Big Game pinball machine (1980)

Release Date:

March 1980

Big Game Gameplay & History

Here’s a true cornerstone of pinball history — Stern Electronics’ 1980 Big Game, designed by none other than Harry Williams, the founding father of the entire industry, late in his storied career. This safari-themed four-player carries a confirmed run of 2,713 and a tidy early-solid-state layout: four flippers, three pops, a trio of three-bank drops, a pair of spinners, and a clever bingo-card scoring scheme that gives the game more depth than its age suggests. Gerry Simkus and Doug Watson handled the art, and Alan McNeil — later famous in video-game lore — wrote the code.
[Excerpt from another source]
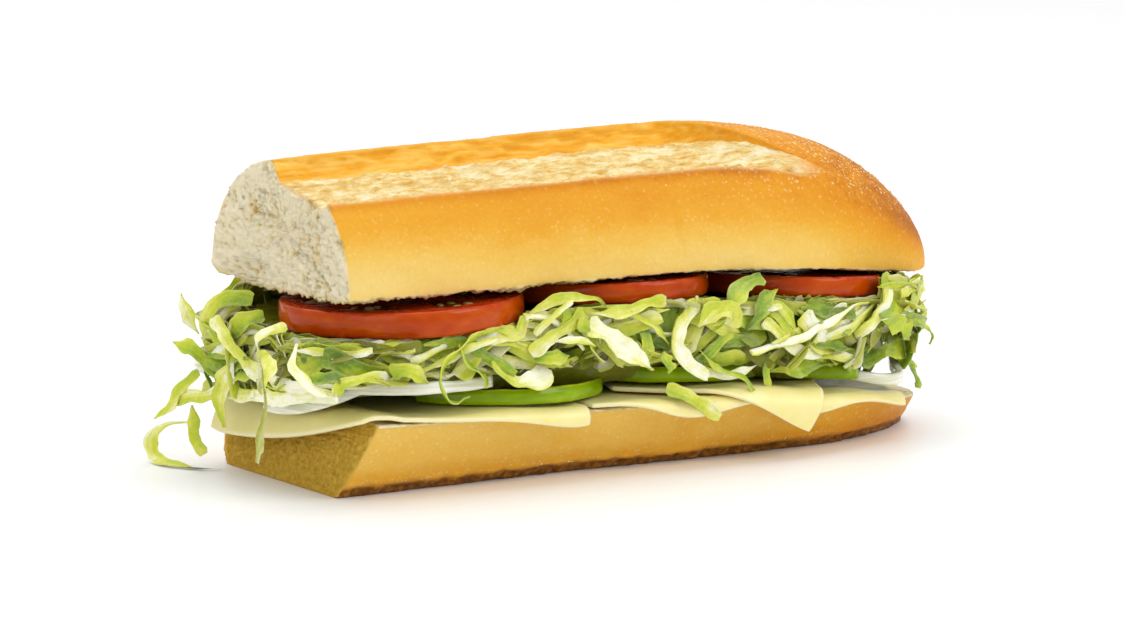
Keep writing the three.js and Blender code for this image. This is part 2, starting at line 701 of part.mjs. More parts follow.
function lettuceSolid(neighbours) {
  let heap = manifoldFrom(lettuceCoreSolid());
  for (const shred of [...PLACED_SHREDS, ...rowShreds()]) {
    heap = heap.add(manifoldFrom(shredSolid(shred)));
  }
  for (const neighbour of neighbours) {
    heap = heap.subtract(manifoldFrom(neighbour));
  }
  return largestBody(geometryFromManifold(heap));
}

// Assembly

const MATERIALS = {
  crust: { color: 0xe0a347, roughness: 0.7 },
  crustDark: { color: 0xd99a40, roughness: 0.72 },
  cheese: { color: 0xf4ecb4, roughness: 0.45 },
  tomato: { color: 0xc8431f, roughness: 0.25 },
  pepper: { color: 0x5f9a1c, roughness: 0.3 },
  onion: { color: 0xeeeede, roughness: 0.35 },
  lettuce: { color: 0xb5cf62, roughness: 0.5 },
};

const sandwich = new THREE.Group();

function addPart(name, geometry, material) {
  const mesh = new THREE.Mesh(geometry, new THREE.MeshStandardMaterial({ metalness: 0, ...MATERIALS[material] }));
  mesh.name = name;
  sandwich.add(mesh);
}

// Coarser and slightly larger copies, which trim the lettuce clear of its neighbours
const COARSE_GROWTH = 0.5;
const grown = [lidSolid(COARSE_GROWTH, 9, 8), heelSolid(COARSE_GROWTH, 7, 8)];

addPart('bread_bottom', heelSolid(), 'crustDark');
addPart('bread_top', lidSolid(), 'crust');
for (const [name, slice] of Object.entries(CHEESE_SLICES)) {
  addPart(name, cheeseSolid(slice), 'cheese');
  grown.push(cheeseSolid(slice, COARSE_GROWTH));
}
for (const [name, slice] of Object.entries(TOMATO_SLICES)) {
  addPart(name, tomatoSolid(slice), 'tomato');
  grown.push(tomatoSolid(slice, COARSE_GROWTH, 18));
}
for (const [name, strip] of Object.entries(PEPPER_STRIPS)) {
  addPart(name, pepperSolid(strip), 'pepper');
  grown.push(pepperSolid(strip, GAP));
}
for (const [name, strip] of Object.entries(ONION_STRIPS)) {
  addPart(name, onionSolid(new RingArc(strip)), 'onion');
  grown.push(onionSolid(new RingArc(strip), GAP));
}
for (const [name, points] of Object.entries(ONION_CURLS)) {
  addPart(name, onionSolid(onionCurve(points)), 'onion');
  grown.push(onionSolid(onionCurve(points), GAP));
}
addPart('lettuce', lettuceSolid(grown), 'lettuce');

export default sandwich;
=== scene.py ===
"""Looks of the submarine sandwich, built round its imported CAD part.

Shapes are worked out in millimetres from the same named sizes as the solids, on finer grids
and with the relief that the solids leave out. +X runs from the cut end to the rounded end,
-Y is the front and +Z is up.
"""

import math

import bpy
import numpy as np
from mathutils import Matrix


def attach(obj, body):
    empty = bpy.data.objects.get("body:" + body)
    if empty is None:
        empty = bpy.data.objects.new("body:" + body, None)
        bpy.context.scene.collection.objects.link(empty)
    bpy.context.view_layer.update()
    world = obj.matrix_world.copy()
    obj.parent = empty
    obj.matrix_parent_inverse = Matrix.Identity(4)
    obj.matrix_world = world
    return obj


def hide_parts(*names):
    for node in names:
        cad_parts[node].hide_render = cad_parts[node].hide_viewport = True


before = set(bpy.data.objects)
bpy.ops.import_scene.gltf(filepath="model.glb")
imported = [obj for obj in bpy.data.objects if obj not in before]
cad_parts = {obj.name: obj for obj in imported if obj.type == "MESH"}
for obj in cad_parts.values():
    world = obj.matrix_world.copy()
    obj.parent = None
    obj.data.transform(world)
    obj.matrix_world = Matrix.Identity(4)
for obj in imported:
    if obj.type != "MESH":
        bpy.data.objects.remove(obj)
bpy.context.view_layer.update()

MM = 0.001

# Driving dimensions of the roll
CUT_X = -100
LID_END_X = 108.5
HEEL_END_X = 102.5
LID_CENTRE_Y = 2.2
LID_HALF_WIDTH = 38.8
LID_EDGE_Z = 53.7
LID_CROWN_Z = 90.3
LID_DROOP = 9
HEEL_TOP_Z = 20.5
HEEL_RIM_Y = 42.5
HEEL_BASE_Y = 30.5
BASE_BAND_HEIGHT = 3.2
CUT_LEAN = 0.33
HEEL_CUT_X = CUT_X - 1.5

# The slash along the top of the roll
SLASH_FRONT_Y = -24.7
SLASH_BACK_Y = 5.7
SLASH_TIP_X = 64
SLASH_DEPTH = 6.4
SLASH_WALL_WIDTH = 5

# Fillings
GAP = 0.3
CHEESE_THICKNESS = 1.3
PEPPER_WALL = 4.2
PEPPER_HEIGHT = 4.4
ONION_WALL = 2.6
ONION_HEIGHT = 3.2
BEND_RADIUS = 3
SEED_RADII = np.array([1.7, 1.05, 0.5])

# Grains on the crust: their shape and how many are tried or laid
GRAIN_SHAPE = np.array([1, 0.8, 0.8])
LID_GRAIN_TRIES = 2600
HEEL_GRAINS = 260

# Camera, solved from the photo's perspective
CAMERA_AT = np.array([-779.43, -1229.42, 256.58])
CAMERA_FORWARD = np.array([0.5241, 0.8387, -0.1478])
CAMERA_RIGHT = np.array([0.8480, -0.5299, 0.0])
CAMERA_UP = np.cross(CAMERA_RIGHT, CAMERA_FORWARD)
SENSOR_WIDTH = 36
PHOTO_WIDTH = 1125
PHOTO_HEIGHT = 619
FOCAL_PIXELS = 5243.45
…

The hunt centers on that far-left spinner, the engine of every strong game. Hit it repeatedly, ideally from the bottom-right flipper which strikes it harder than the awkward top-right, and work to complete the top lanes. The bingo-card mechanic is the clever wrinkle: switch hits like the pops and the center star rollover shift the lit bingo card, and getting the X card lit juices that left spinner for bigger value per shot. Completing BIG in the top lanes lights a second spinner for even more points. For the bonus chase, lighting full cards or making lines across them climbs your multiplier — two-times for one full card, three-times for two — and that bonus holds ball to ball, a meaningful edge over a long game. A sly little post pass can shuttle the ball to the right flipper when you need it.

Big Game is a window into the dawn of solid-state design, the work of a master still tinkering decades into the craft he helped invent. Feed that spinner, light the right card, and pay your respects to the man who started it all.